I don't know if everything I've seen in electronica supports your claim. 
A lot of people within that community have written off Prodigy as being
showbiz distillations of the more superficial aspects of that scene.  (And
these claims were around a long time before _Fat Of The Land_ was a hit). 
Then you've got people knocking groups like Everything But The Girl and
David Bowie for allegedly jumping on the proverbial bandwagon to try and
graft some contemporary relevance onto themselves (whether or not that's
the case is a matter I shan't attempt here).  

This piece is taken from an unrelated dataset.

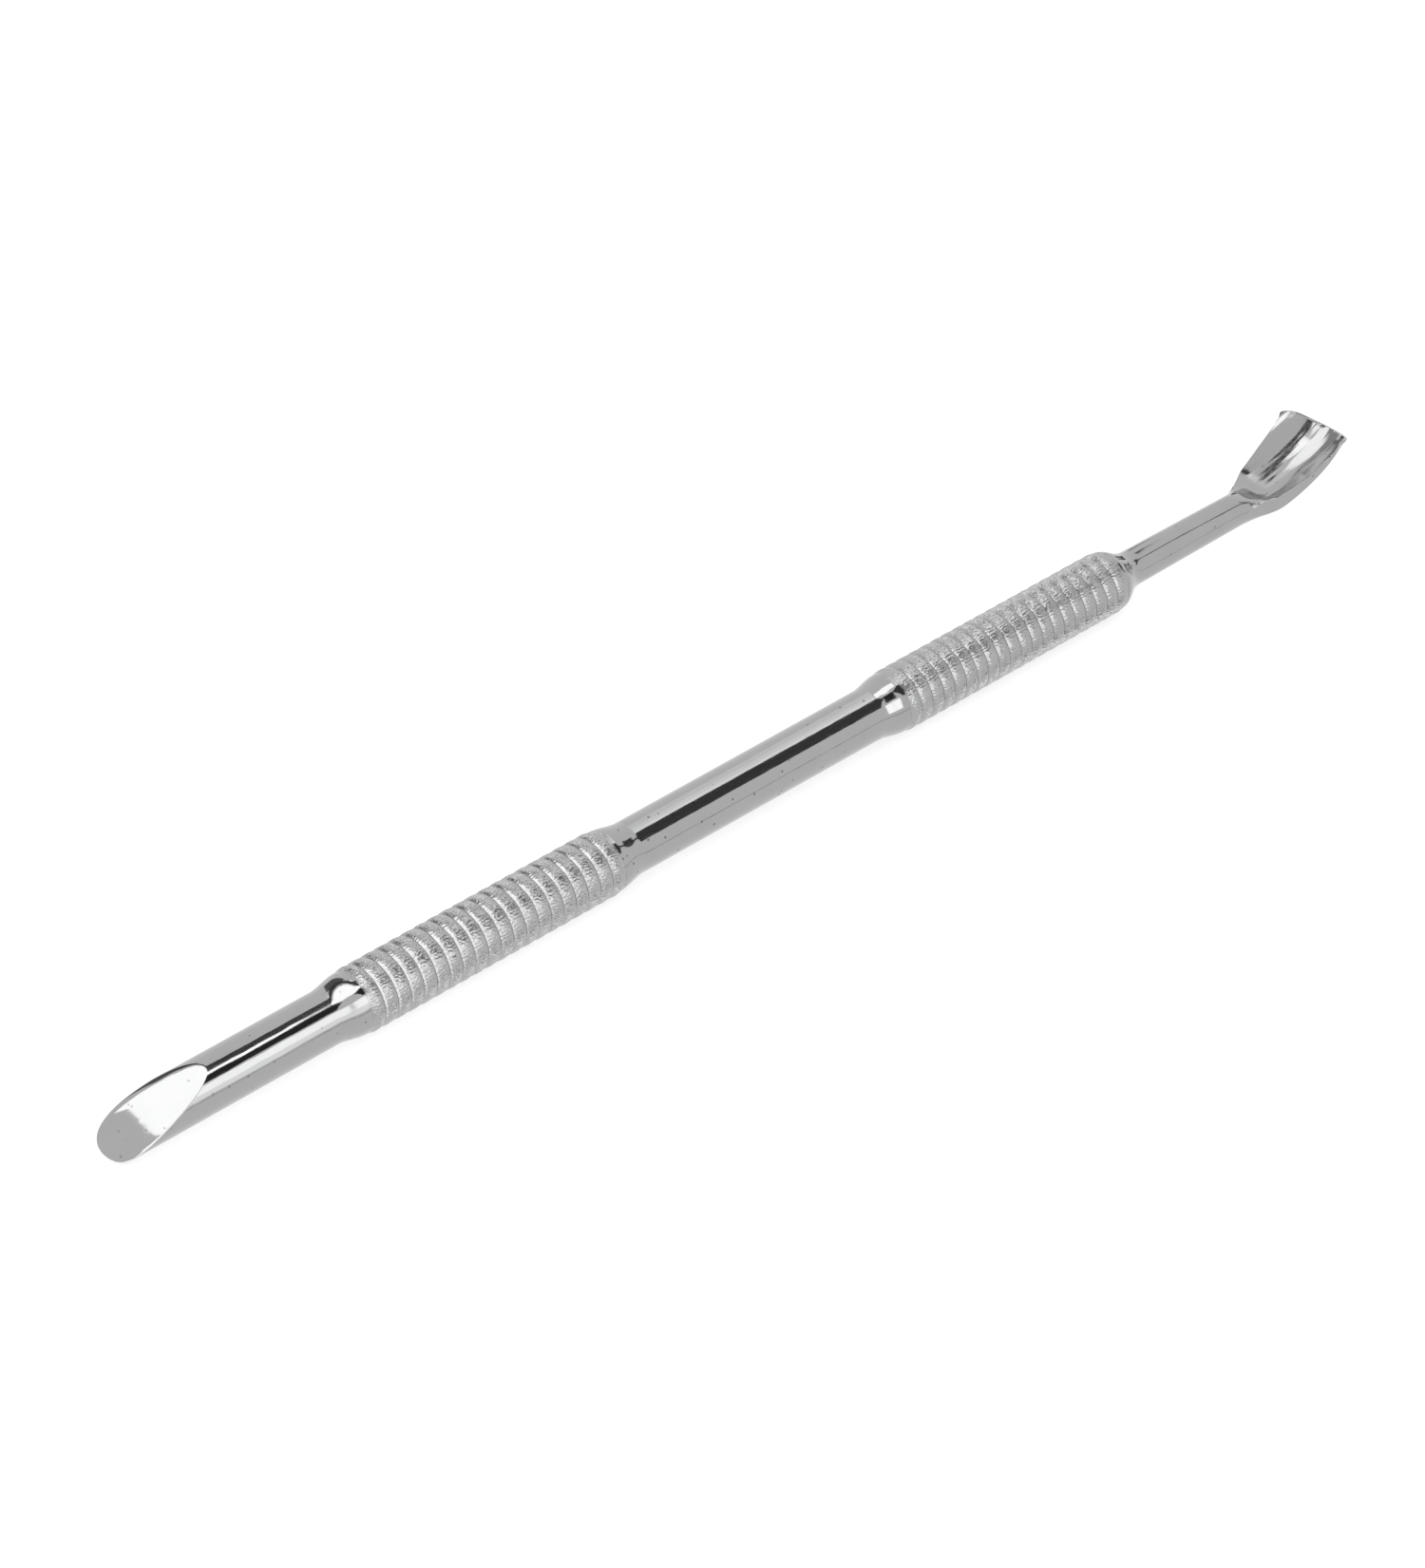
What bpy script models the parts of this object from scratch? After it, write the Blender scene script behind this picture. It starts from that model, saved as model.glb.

I must say that I see quite a bit of disagreement and dispute in *any*
artistic scene, and electronica is no exception.  That's healthy for any
artistic "scene": different ideas get tossed around, and sometimes the
different perspectives form the basis of some pretty vehement
disagreement.  That's not a bad thing, but I think your assessment of the
electronic dance culture as being inherently open to anything is
unrealistic.  If that were indeed the case, it would likely be a lot less
interesting than it is.  (Which reminds me, I've got to start looking for
loop gigs at techno clubs, if only to see the looks on people's faces when
I walk into the gig with a guitar instead of a turntable). 

> But slowly, the electronic music "scene" (and i'm using that broad-based
> word very dangerously here) has just expandced and expanded...

I read an interview with LTJ Buken where he said that he wanted his music 
to go global.  Well, when he's got former shred-head guitarists from Iowa 
programming jungle rhythms, he might well reconsider the wisdom of that 
wish...  :}

> And
> obviously we're taking things too seriously if we get all bent out of 
>shape
> here.

I'm pretty sure we're taking them too seriously anyway!